▶ **Work to complete**: Please quote the material exactly, every line of it.

▶ **Given information**:
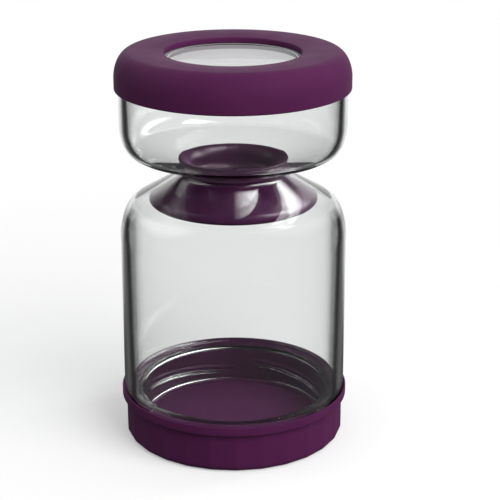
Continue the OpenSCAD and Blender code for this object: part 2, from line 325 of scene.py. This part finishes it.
def reckon(tree, operation, *values):
    """What the operation makes of its numbers, each a socket or a plain number."""
    node = tree.nodes.new("ShaderNodeMath")
    node.operation = operation
    for socket, value in zip(node.inputs, values):
        if isinstance(value, float):
            socket.default_value = value
        else:
            tree.links.new(value, socket)
    return node.outputs["Value"]


def product(tree, first, second):
    """The first number times the second."""
    return reckon(tree, "MULTIPLY", first, second)


def below(tree, value, limit):
    """1 where the number is below the limit, otherwise 0."""
    return reckon(tree, "LESS_THAN", value, limit)


def vector_node(tree, operation, vector, second=None):
    """An operation on a vector, and on a fixed second one where it takes two."""
    node = tree.nodes.new("ShaderNodeVectorMath")
    node.operation = operation
    if second is not None:
        node.inputs[1].default_value = second
    tree.links.new(vector, node.inputs[0])
    return node.outputs


def flattened(tree, vector):
    """The vector without its height."""
    return vector_node(tree, "MULTIPLY", vector, (1, 1, 0))["Vector"]


def between(tree, value, low, high, at_low=0.0, at_high=1.0):
    """Goes from at_low to at_high as the number goes from low to high."""
    node = tree.nodes.new("ShaderNodeMapRange")
    for name, number in (("From Min", low), ("From Max", high),
                         ("To Min", at_low), ("To Max", at_high)):
        node.inputs[name].default_value = number
    tree.links.new(value, node.inputs["Value"])
    return node.outputs["Result"]


def curve(tree, value, stops):
    """A grey that follows (position, grey) stops."""
    node = tree.nodes.new("ShaderNodeValToRGB")
    elements = node.color_ramp.elements
    while len(elements) < len(stops):
        elements.new(0.5)
    for element, (position, grey) in zip(elements, stops):
        element.position = position
        element.color = (grey, grey, grey, 1)
    tree.links.new(value, node.inputs["Fac"])
    return node.outputs["Color"]


# A painted dark line: how much of the glass's colour is kept on the front of an upright glass wall,
# by how far the wall faces away (its Layer Weight, from the first to the second number of the
# span).
# It falls almost to nothing just inside the outline, which paints the dark line of a thick wall.
EDGE_SPAN = (0.50, 0.82)
EDGE_LINE = ((0.000, 1), (0.163, 0.92), (0.206, 0.74), (0.262, 0.64), (0.312, 0.52),
             (0.350, 0.32), (0.388, 0.05), (0.438, 0.012), (0.484, 0.005), (0.525, 0.0002),
             (0.575, 0.0002), (0.625, 0.05), (0.681, 0.22), (0.734, 0.4), (0.813, 0.7),
             (0.906, 1), (1.000, 1))

# Radii between which the glass material goes from the inside of the wall to the outside, as
# depths under the chamber's outer surface. The bowl is a little narrower than the chamber.
INSIDE_DEPTHS = (1.2, 0.9)
OUTSIDE_DEPTHS = (2.6, 2.3)


def clear_glass(name, grazing, absorb_colour, absorb_density, wave, haze=1.0, edge_line=None):
    """Clear glass with the slow waves of a pressed wall. Its colour is painted greyer where it is
    seen edge-on, most on the inside of the wall, as painted shade; lamps shine through it. With an
    edge line, upright walls get a painted dark line, the line of thick glass. With haze below 1 a
    pane turns milky where it is seen edge-on."""
    mat, tree, bsdf = shader(name)
    nodes, links = tree.nodes, tree.links
    coords = nodes.new("ShaderNodeTexCoord").outputs["Object"]
    stretched = nodes.new("ShaderNodeMapping")
    stretched.inputs["Scale"].default_value = (1, 1, 0.35)
    links.new(coords, stretched.inputs["Vector"])
    slow = noise(tree, stretched.outputs["Vector"], 1 / (16 * MM), 1.0)
    quick = noise(tree, stretched.outputs["Vector"], 1 / (5 * MM), 2.0)
    bumps(tree, bsdf, [(slow, wave, 0.12 * MM), (quick, wave * 0.6, 0.02 * MM)])
    links.new(ramp(tree, quick, (0.0,), (0.012,)), bsdf.inputs["Roughness"])
    edge_on = nodes.new("ShaderNodeLayerWeight")
    edge_on.inputs["Blend"].default_value = 0.5
    radius = vector_node(tree, "LENGTH", flattened(tree, coords))["Value"]
    radii_m = [(JAR_R - depth) * MM for depth in INSIDE_DEPTHS]
    inside = between(tree, radius, *radii_m, 1.0, 0.45)
    geometry = nodes.new("ShaderNodeNewGeometry")
    lean = nodes.new("ShaderNodeSeparateXYZ")
    links.new(geometry.outputs["Normal"], lean.inputs["Vector"])
    upright = between(tree, reckon(tree, "ABSOLUTE", lean.outputs["Z"]), 0.35, 0.80, 1.0, 0.0)
    facing = product(tree, edge_on.outputs["Facing"], inside)
    if edge_line:
        facing = product(tree, facing, between(tree, upright, 0.0, 1.0, 0.6, 1.0))
    # painted shade: the colour goes grey towards the second colour as the wall is seen edge-on
    tint = ramp(tree, facing, (0.985, 0.992, 0.990), grazing, (0.50, 0.96))
    # Painted dark line: the colour is multiplied down just inside the outline of upright walls.
    if edge_line:
        radii_m = [(JAR_R - depth) * MM for depth in OUTSIDE_DEPTHS]
        outside = between(tree, radius, *radii_m)
        entered = between(tree, geometry.outputs["Backfacing"], 0.0, 1.0, 1.0, 0.0)
        entered = product(tree, entered, product(tree, outside, upright))
        shade = nodes.new("ShaderNodeMix")
        shade.data_type = "RGBA"
        shade.blend_type = "MULTIPLY"
        links.new(entered, shade.inputs["Factor"])
        links.new(tint, shade.inputs[6])
        zoomed = between(tree, edge_on.outputs["Facing"], *EDGE_SPAN)
        links.new(curve(tree, zoomed, edge_line), shade.inputs[7])
        tint = shade.outputs[2]
    links.new(tint, bsdf.inputs["Base Color"])
    if haze < 1:
        milk = ramp(tree, edge_on.outputs["Facing"], (1.0,), (haze,), (0.45, 0.80))
        links.new(milk, bsdf.inputs["Transmission Weight"])
    else:
        bsdf.inputs["Transmission Weight"].default_value = 1
    bsdf.inputs["IOR"].default_value = 1.5
    volume = nodes.new("ShaderNodeVolumeAbsorption")
    volume.inputs["Color"].default_value = (*absorb_colour, 1)
    volume.inputs["Density"].default_value = absorb_density
    path = nodes.new("ShaderNodeLightPath")
    through = nodes.new("ShaderNodeBsdfTransparent")
    through.inputs["Color"].default_value = (0.93, 0.95, 0.94, 1)
    mix = nodes.new("ShaderNodeMixShader")
    links.new(path.outputs["Is Shadow Ray"], mix.inputs["Fac"])
    links.new(bsdf.outputs["BSDF"], mix.inputs[1])
    links.new(through.outputs["BSDF"], mix.inputs[2])
    output = nodes["Material Output"]
    links.new(mix.outputs["Shader"], output.inputs["Surface"])
    links.new(volume.outputs["Volume"], output.inputs["Volume"])
    return mat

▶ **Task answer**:
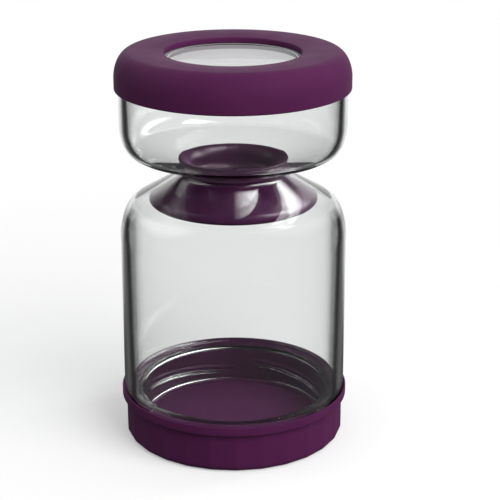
Continue the OpenSCAD and Blender code for this object: part 2, from line 325 of scene.py. This part finishes it.
def reckon(tree, operation, *values):
    """What the operation makes of its numbers, each a socket or a plain number."""
    node = tree.nodes.new("ShaderNodeMath")
    node.operation = operation
    for socket, value in zip(node.inputs, values):
        if isinstance(value, float):
            socket.default_value = value
        else:
            tree.links.new(value, socket)
    return node.outputs["Value"]


def product(tree, first, second):
    """The first number times the second."""
    return reckon(tree, "MULTIPLY", first, second)


def below(tree, value, limit):
    """1 where the number is below the limit, otherwise 0."""
    return reckon(tree, "LESS_THAN", value, limit)


def vector_node(tree, operation, vector, second=None):
    """An operation on a vector, and on a fixed second one where it takes two."""
    node = tree.nodes.new("ShaderNodeVectorMath")
    node.operation = operation
    if second is not None:
        node.inputs[1].default_value = second
    tree.links.new(vector, node.inputs[0])
    return node.outputs


def flattened(tree, vector):
    """The vector without its height."""
    return vector_node(tree, "MULTIPLY", vector, (1, 1, 0))["Vector"]


def between(tree, value, low, high, at_low=0.0, at_high=1.0):
    """Goes from at_low to at_high as the number goes from low to high."""
    node = tree.nodes.new("ShaderNodeMapRange")
    for name, number in (("From Min", low), ("From Max", high),
                         ("To Min", at_low), ("To Max", at_high)):
        node.inputs[name].default_value = number
    tree.links.new(value, node.inputs["Value"])
    return node.outputs["Result"]


def curve(tree, value, stops):
    """A grey that follows (position, grey) stops."""
    node = tree.nodes.new("ShaderNodeValToRGB")
    elements = node.color_ramp.elements
    while len(elements) < len(stops):
        elements.new(0.5)
    for element, (position, grey) in zip(elements, stops):
        element.position = position
        element.color = (grey, grey, grey, 1)
    tree.links.new(value, node.inputs["Fac"])
    return node.outputs["Color"]


# A painted dark line: how much of the glass's colour is kept on the front of an upright glass wall,
# by how far the wall faces away (its Layer Weight, from the first to the second number of the
# span).
# It falls almost to nothing just inside the outline, which paints the dark line of a thick wall.
EDGE_SPAN = (0.50, 0.82)
EDGE_LINE = ((0.000, 1), (0.163, 0.92), (0.206, 0.74), (0.262, 0.64), (0.312, 0.52),
             (0.350, 0.32), (0.388, 0.05), (0.438, 0.012), (0.484, 0.005), (0.525, 0.0002),
             (0.575, 0.0002), (0.625, 0.05), (0.681, 0.22), (0.734, 0.4), (0.813, 0.7),
             (0.906, 1), (1.000, 1))

# Radii between which the glass material goes from the inside of the wall to the outside, as
# depths under the chamber's outer surface. The bowl is a little narrower than the chamber.
INSIDE_DEPTHS = (1.2, 0.9)
OUTSIDE_DEPTHS = (2.6, 2.3)


def clear_glass(name, grazing, absorb_colour, absorb_density, wave, haze=1.0, edge_line=None):
    """Clear glass with the slow waves of a pressed wall. Its colour is painted greyer where it is
    seen edge-on, most on the inside of the wall, as painted shade; lamps shine through it. With an
    edge line, upright walls get a painted dark line, the line of thick glass. With haze below 1 a
    pane turns milky where it is seen edge-on."""
    mat, tree, bsdf = shader(name)
    nodes, links = tree.nodes, tree.links
    coords = nodes.new("ShaderNodeTexCoord").outputs["Object"]
    stretched = nodes.new("ShaderNodeMapping")
    stretched.inputs["Scale"].default_value = (1, 1, 0.35)
    links.new(coords, stretched.inputs["Vector"])
    slow = noise(tree, stretched.outputs["Vector"], 1 / (16 * MM), 1.0)
    quick = noise(tree, stretched.outputs["Vector"], 1 / (5 * MM), 2.0)
    bumps(tree, bsdf, [(slow, wave, 0.12 * MM), (quick, wave * 0.6, 0.02 * MM)])
    links.new(ramp(tree, quick, (0.0,), (0.012,)), bsdf.inputs["Roughness"])
    edge_on = nodes.new("ShaderNodeLayerWeight")
    edge_on.inputs["Blend"].default_value = 0.5
    radius = vector_node(tree, "LENGTH", flattened(tree, coords))["Value"]
    radii_m = [(JAR_R - depth) * MM for depth in INSIDE_DEPTHS]
    inside = between(tree, radius, *radii_m, 1.0, 0.45)
    geometry = nodes.new("ShaderNodeNewGeometry")
    lean = nodes.new("ShaderNodeSeparateXYZ")
    links.new(geometry.outputs["Normal"], lean.inputs["Vector"])
    upright = between(tree, reckon(tree, "ABSOLUTE", lean.outputs["Z"]), 0.35, 0.80, 1.0, 0.0)
    facing = product(tree, edge_on.outputs["Facing"], inside)
    if edge_line:
        facing = product(tree, facing, between(tree, upright, 0.0, 1.0, 0.6, 1.0))
    # painted shade: the colour goes grey towards the second colour as the wall is seen edge-on
    tint = ramp(tree, facing, (0.985, 0.992, 0.990), grazing, (0.50, 0.96))
    # Painted dark line: the colour is multiplied down just inside the outline of upright walls.
    if edge_line:
        radii_m = [(JAR_R - depth) * MM for depth in OUTSIDE_DEPTHS]
        outside = between(tree, radius, *radii_m)
        entered = between(tree, geometry.outputs["Backfacing"], 0.0, 1.0, 1.0, 0.0)
        entered = product(tree, entered, product(tree, outside, upright))
        shade = nodes.new("ShaderNodeMix")
        shade.data_type = "RGBA"
        shade.blend_type = "MULTIPLY"
        links.new(entered, shade.inputs["Factor"])
        links.new(tint, shade.inputs[6])
        zoomed = between(tree, edge_on.outputs["Facing"], *EDGE_SPAN)
        links.new(curve(tree, zoomed, edge_line), shade.inputs[7])
        tint = shade.outputs[2]
    links.new(tint, bsdf.inputs["Base Color"])
    if haze < 1:
        milk = ramp(tree, edge_on.outputs["Facing"], (1.0,), (haze,), (0.45, 0.80))
        links.new(milk, bsdf.inputs["Transmission Weight"])
    else:
        bsdf.inputs["Transmission Weight"].default_value = 1
    bsdf.inputs["IOR"].default_value = 1.5
    volume = nodes.new("ShaderNodeVolumeAbsorption")
    volume.inputs["Color"].default_value = (*absorb_colour, 1)
    volume.inputs["Density"].default_value = absorb_density
    path = nodes.new("ShaderNodeLightPath")
    through = nodes.new("ShaderNodeBsdfTransparent")
    through.inputs["Color"].default_value = (0.93, 0.95, 0.94, 1)
    mix = nodes.new("ShaderNodeMixShader")
    links.new(path.outputs["Is Shadow Ray"], mix.inputs["Fac"])
    links.new(bsdf.outputs["BSDF"], mix.inputs[1])
    links.new(through.outputs["BSDF"], mix.inputs[2])
    output = nodes["Material Output"]
    links.new(mix.outputs["Shader"], output.inputs["Surface"])
    links.new(volume.outputs["Volume"], output.inputs["Volume"])
    return mat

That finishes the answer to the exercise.